Ruangan gelap....
Cahaya kekuningan hanya berasal dari panggung. Menerangi seorang perempuan ayu mengenakan kebaya putih dan kain jarik tak lupa konde menghiasi kepalanya. Ia duduk di kursi jati menghadap ke kami, penonton. Ia bercerita tentang kehidupannya kepada kami seperti layaknya bercerita kepada sahabat karib yang lama tak berjumpa.
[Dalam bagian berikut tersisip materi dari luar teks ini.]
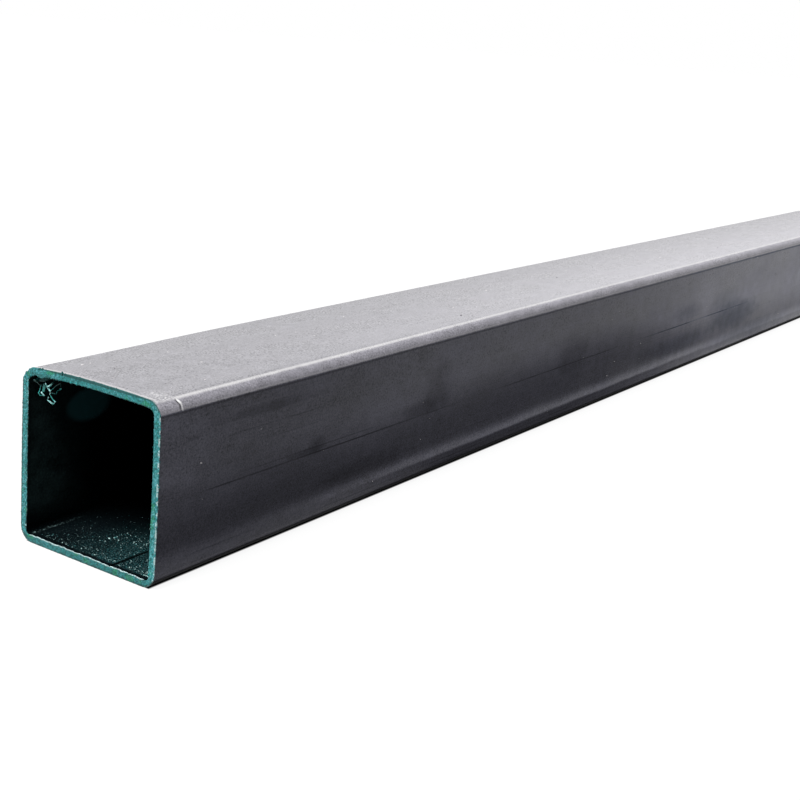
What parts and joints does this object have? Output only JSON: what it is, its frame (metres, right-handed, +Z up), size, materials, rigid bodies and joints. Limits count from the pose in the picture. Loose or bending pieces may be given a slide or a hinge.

Cerita tentang dirinya, keperempuanannya, keibuannya, keIndonesiaannya. Kisah tentang kemanusiaan yang jarang terungkap dalam sejarah kolonialisme yang khatam dipelajari orang Indonesia.Kali ini kolonialisme dituturkan dari seorang perempuan desa tak berpendidikan, yang awalnya tak punya andil bahkan untuk menentukan hidupnya sendiri. Ia diceburkan dalam putaran arus kehidupan pelik oleh kedua orang tua yang menjualnya kepada Tuan tanah Belanda, Helmen Mellma.
Sepanjang pertunjukkan ia bertutur tentang rentetan peristiwa-peristiwa penting dalam hidupnya serta bagaimana ia menyikapi setiap peristiwa itu. Tak lelah ia bercerita dengan segenap ekspresi dan emosi yang muncul dari setiap dinamika kehidupan yang ia alami. Di sinilah kepiawaian Sita Nursanti, pemeran Nyai Ontosoroh diuji. Penguasaan naskah, penghayatan peran dan kualitas vokalnya patut diacungi jempol. Bagaimana setiap kata demi kata bahasa Indonesia lama dapat ia lafalkan dan tuturkan dengan baik, bukanlah suatu hal yang mudah.
Terbiasa menonton film Hollywood membuat ada harapan bahwa kisah akan berakhir dengan happily ever after. Namun, Nyai Ontosoroh malah kalah di meja pengadilan. Kehilangan hak atas anaknya, atas warisannya. Kembali lagi mengumpulkan fragmen hidupnya bersama dengan Minke yang sudah dianggap anaknya sendiri. Sekali lagi menunjukkan ketegaran seorang perempuan, seorang ibu, seorang Indonesia yang tak akan lelah berjuang sampai titik darah penghabisan.